Q: Kathryn, Ms. St. James raises a good point about funding. It's not inexpensive, the IPS of course is a developmental series, but they still have some pretty hi-tech cars out there. I know you guys at Mo Nunn Racing have been throwing your resources in that direction, and they have certainly proved beneficial. Where will the funding come for the female that you hope to place into a car?
KATHRYN NUNN: Well, actually, I've already had a lot of interest in this from some existing sponsors and from new sponsors out there. So they are waiting to see what happens. I am very positive about this. I think we'll have some good news by the end of the year.
LYN ST. JAMES: I just want to add to that is it's not just a woman driver we are talking about, but a woman owner and the whole leadership. This is a different opportunity than I think we've ever had before. So it's a woman team owner with a woman driver. So it's a program that really has a strength and depth about it that I don't think has ever existed.
Q: As we know, this has been tried many times before with other series, and obviously having Kathryn on board helps a lot because it's two women trying to get this done. But what makes you think that you can succeed where others have failed before in getting the development program to the point where we do have viable women drivers, not just eye candy?

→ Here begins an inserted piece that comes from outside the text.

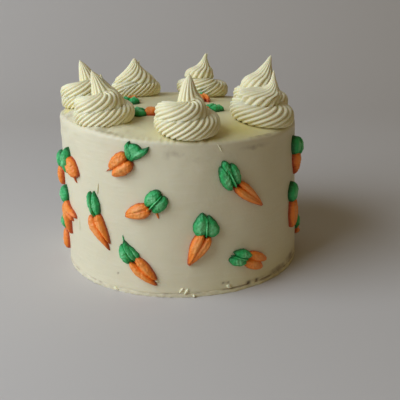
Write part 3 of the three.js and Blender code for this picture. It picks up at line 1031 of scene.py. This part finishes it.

KATHRYN NUNN: Well, maybe the time is right now. There are some very, very good young women drivers out there running in other series, sprint cars and World of Outlaws. Maybe the opportunities have not been there for them. I really believe in the Pro Series, or I wouldn't be in it right now. And I think to have a young woman in the car, who is already good, who already has a lot of talent, and to help develop her to drive in this series, and then hopefully move her up into the IndyCar Series, I just think it's very exciting, and I don't see any reason why we can't do it.
MODERATOR: Thank you very much, ladies. We appreciate it very much and we look forward to Nov. 8-10 at Texas Motor Speedway. Kathryn, Lyn, thank you for joining us today.